Textual
O ÚLTIMO CAFÉ DO
POETA
ELE VEIO! Como uma aparição benfazeja, menino
grande, caneludo e magro, envolto em um enorme paletó de outras eras mais
saudáveis, chega o Poeta, amparado pelo irmão e pela sobrinha-filha Deusana. O
momento é de intensa emoção. Sente-se a
ternura no ar. Como se chegasse um artista pop, um astro do futebol. Acho que isso provém da dignidade interna que
emanava de José Chagas. Ele não é só um grande escritor, o poeta de São Luís, o
cronista perfeito, o palavrador por excelência, mas um homem correto e digno,
puro e bom.
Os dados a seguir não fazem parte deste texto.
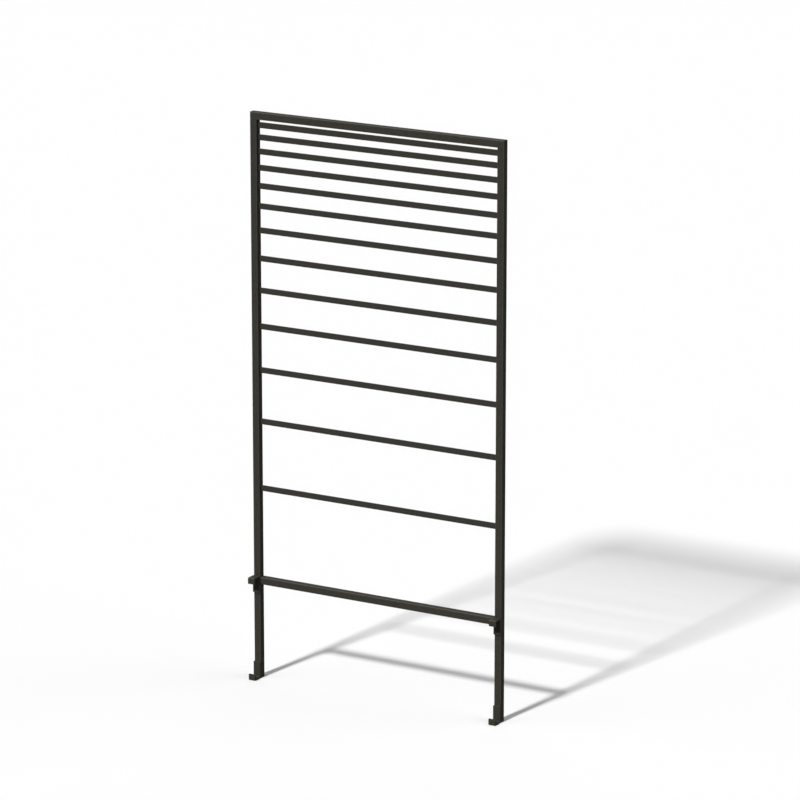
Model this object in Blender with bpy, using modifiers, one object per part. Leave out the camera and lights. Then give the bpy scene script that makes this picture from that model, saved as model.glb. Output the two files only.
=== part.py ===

Uma rara combinação de genialidade e grandeza de alma, que nos faz
dizer que ele é único. Logo, ele é
cercado pelos amigos, beijado e acarinhado pelas mulheres. Vou recebê-lo e
também acarinhá-lo. Ele veio! É mais, muito mais, do que eu podia esperar.
Foi, em 26 de
abril de 2011, no Café Literário do Odylo em homenagem a José Chagas.. Durante
a tarde, caíra uma chuva tal as dos antigos verões chuvosos da minha infância,
quando se dizia: “abril, chuvas mil”. O Café do Poeta, longamente acalentado
por mim, à espera de um momento melhor na saúde do querido José Francisco das
Chagas, saúde frágil, mil vezes fênix, sempre a dar sustos nos seus amigos,
aconteceria, afinal. O temor de não poder homenageá-lo em vida decidiu-me. A
homenagem seria feita mesmo sem a sua presença.
Sempre antes
de todo e qualquer café, dos 31 já
realizados, me punha tensa, tal qual a primeira vez. Marcado para começar às
18:30, momentos antes parara de chover na Praia Grande. Mas a inquietação
tomava conta de mim por inteira – nesta Ilha, a chuva, levada pelo vento, cai por
partes –, onde mais estaria chovendo? O palestrante escolhido, Sebastião
Duarte, chegaria a tempo? E os convidados? Conseguiriam alcançar a Praia Grande, mercê dos
engarrafamentos tenebrosos que se formam a cada temporal?
Súbito, as pessoas
começam a chegar, amigos de Chagas, amigos à mancheia! A chuva não os
intimidou. Acomodamos o Poeta no pequeno palco, em uma poltrona, lado a lado
com o conferencista que nos vai falar a respeito do homem e do poeta. Sebastião
discorre sobre a infância de Chagas em Aroeiras, município de Piancó, na
Paraíba, desenha o percurso da família que aporta em Pedreiras, em 1945, e nos
diz da chegada de José Chagas a São Luís, em 1948, desfiando a sua entrada no mundo
poético e boêmio da Ilha e no mundo dos livros, sempre entremeando os fatos com
o eu lírico do poeta. Passa a analisar, com competência, as suas obras, uma a
uma. O poeta ouve calado. Ao término, agradece as palavras de Sebastião, nega
os elogios, diz que é apenas um versejador e que estava recolhido e que “a Ceres
me tirou do meu recolhimento (culpa) e me trouxe a este ambiente hoje, ambiente
que, de certa maneira, me alegra e me fortifica (alívio e alegria)”.
Pede, então,
para dirigir ao público algumas palavras e, com voz forte e jovem, que
contrasta com a sua figura frágil, profere as palavras inesperadas: “Quase que
nego tudo o que disse na maioria desses poemas [...] “Preocupava-me com a
palavra desde criança, enquanto outras crianças brincavam, eu brincava de
letras. Meu empolgamento com isso era tal que me esqueci que a poesia vem antes
da palavra. Que a poesia precede o poema” [...] “A infância vive a infância.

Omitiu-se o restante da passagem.